## Information provided
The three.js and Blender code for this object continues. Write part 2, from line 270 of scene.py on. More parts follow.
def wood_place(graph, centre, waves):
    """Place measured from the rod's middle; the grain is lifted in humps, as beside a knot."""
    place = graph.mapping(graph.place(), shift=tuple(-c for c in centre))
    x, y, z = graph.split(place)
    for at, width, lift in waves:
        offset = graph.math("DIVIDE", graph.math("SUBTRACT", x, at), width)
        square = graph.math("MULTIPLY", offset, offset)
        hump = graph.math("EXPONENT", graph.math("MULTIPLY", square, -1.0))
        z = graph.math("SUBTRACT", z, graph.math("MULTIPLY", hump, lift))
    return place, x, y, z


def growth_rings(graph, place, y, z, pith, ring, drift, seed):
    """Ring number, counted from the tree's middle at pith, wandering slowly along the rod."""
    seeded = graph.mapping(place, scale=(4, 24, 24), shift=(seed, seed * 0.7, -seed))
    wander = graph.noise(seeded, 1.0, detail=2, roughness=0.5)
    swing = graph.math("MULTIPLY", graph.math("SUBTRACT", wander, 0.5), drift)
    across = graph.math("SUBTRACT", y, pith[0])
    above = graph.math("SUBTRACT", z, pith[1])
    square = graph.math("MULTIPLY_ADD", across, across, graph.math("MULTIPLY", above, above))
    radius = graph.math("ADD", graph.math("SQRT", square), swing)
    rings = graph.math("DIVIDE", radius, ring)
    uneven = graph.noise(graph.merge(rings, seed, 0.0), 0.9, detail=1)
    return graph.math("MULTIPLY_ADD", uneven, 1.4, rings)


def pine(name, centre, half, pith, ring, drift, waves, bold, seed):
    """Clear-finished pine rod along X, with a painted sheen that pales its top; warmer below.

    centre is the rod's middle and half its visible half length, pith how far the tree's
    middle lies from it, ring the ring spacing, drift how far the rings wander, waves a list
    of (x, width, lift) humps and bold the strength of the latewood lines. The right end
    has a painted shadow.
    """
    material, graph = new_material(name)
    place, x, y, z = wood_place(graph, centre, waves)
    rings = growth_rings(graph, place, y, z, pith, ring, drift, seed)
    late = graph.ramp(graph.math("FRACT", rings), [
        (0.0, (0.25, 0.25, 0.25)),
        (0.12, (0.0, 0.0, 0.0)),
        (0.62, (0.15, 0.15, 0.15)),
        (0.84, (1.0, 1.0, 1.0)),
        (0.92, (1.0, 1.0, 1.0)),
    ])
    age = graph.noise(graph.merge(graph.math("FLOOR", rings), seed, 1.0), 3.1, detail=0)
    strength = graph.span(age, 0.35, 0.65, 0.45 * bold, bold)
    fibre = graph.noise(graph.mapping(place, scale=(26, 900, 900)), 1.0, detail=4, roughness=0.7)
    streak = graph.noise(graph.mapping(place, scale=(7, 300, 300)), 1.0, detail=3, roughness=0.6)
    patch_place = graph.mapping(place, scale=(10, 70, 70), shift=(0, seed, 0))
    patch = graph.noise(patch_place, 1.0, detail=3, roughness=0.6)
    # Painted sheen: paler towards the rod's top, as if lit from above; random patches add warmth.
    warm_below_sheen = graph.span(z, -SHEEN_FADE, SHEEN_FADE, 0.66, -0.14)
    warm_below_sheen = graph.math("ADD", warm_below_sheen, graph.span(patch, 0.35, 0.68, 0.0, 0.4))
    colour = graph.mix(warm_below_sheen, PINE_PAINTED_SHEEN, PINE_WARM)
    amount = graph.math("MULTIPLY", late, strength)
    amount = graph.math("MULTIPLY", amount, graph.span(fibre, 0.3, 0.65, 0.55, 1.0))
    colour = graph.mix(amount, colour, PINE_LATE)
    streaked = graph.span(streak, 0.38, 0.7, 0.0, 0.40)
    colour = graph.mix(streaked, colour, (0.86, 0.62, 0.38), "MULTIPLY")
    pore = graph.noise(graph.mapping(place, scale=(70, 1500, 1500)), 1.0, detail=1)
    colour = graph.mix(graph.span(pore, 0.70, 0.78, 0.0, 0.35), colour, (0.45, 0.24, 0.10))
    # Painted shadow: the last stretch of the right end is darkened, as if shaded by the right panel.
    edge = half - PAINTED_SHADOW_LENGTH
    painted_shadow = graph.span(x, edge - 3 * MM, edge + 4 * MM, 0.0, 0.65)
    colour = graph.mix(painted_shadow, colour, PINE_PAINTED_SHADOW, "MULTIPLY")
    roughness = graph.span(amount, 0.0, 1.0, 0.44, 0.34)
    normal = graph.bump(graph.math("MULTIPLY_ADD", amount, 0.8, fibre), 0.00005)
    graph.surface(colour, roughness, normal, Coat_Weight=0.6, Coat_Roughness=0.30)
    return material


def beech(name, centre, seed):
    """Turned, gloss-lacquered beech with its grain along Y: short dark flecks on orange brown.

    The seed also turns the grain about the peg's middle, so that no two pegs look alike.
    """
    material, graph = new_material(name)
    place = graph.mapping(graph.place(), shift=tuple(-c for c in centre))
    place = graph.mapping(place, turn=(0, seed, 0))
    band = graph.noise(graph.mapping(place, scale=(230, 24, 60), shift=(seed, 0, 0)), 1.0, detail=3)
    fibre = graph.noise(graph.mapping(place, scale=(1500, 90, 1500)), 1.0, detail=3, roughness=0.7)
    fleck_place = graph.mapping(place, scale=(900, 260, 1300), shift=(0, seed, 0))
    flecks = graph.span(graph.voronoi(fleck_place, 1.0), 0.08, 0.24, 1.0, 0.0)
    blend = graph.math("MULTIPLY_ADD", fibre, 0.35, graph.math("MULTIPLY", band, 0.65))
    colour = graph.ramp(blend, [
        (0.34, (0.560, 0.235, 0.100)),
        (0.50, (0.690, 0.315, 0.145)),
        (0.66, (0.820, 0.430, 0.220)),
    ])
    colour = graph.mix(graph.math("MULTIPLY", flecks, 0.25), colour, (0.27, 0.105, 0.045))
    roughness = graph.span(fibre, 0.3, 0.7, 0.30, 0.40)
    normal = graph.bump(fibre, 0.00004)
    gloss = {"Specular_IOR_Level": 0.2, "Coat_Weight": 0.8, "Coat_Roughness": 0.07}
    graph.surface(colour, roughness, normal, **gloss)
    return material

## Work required
Give back the listing exactly, please, from its first line to the line containing "return place, x, y, z", inclusive, and nothing past that line.

## Solution
The three.js and Blender code for this object continues. Write part 2, from line 270 of scene.py on. More parts follow.
def wood_place(graph, centre, waves):
    """Place measured from the rod's middle; the grain is lifted in humps, as beside a knot."""
    place = graph.mapping(graph.place(), shift=tuple(-c for c in centre))
    x, y, z = graph.split(place)
    for at, width, lift in waves:
        offset = graph.math("DIVIDE", graph.math("SUBTRACT", x, at), width)
        square = graph.math("MULTIPLY", offset, offset)
        hump = graph.math("EXPONENT", graph.math("MULTIPLY", square, -1.0))
        z = graph.math("SUBTRACT", z, graph.math("MULTIPLY", hump, lift))
    return place, x, y, z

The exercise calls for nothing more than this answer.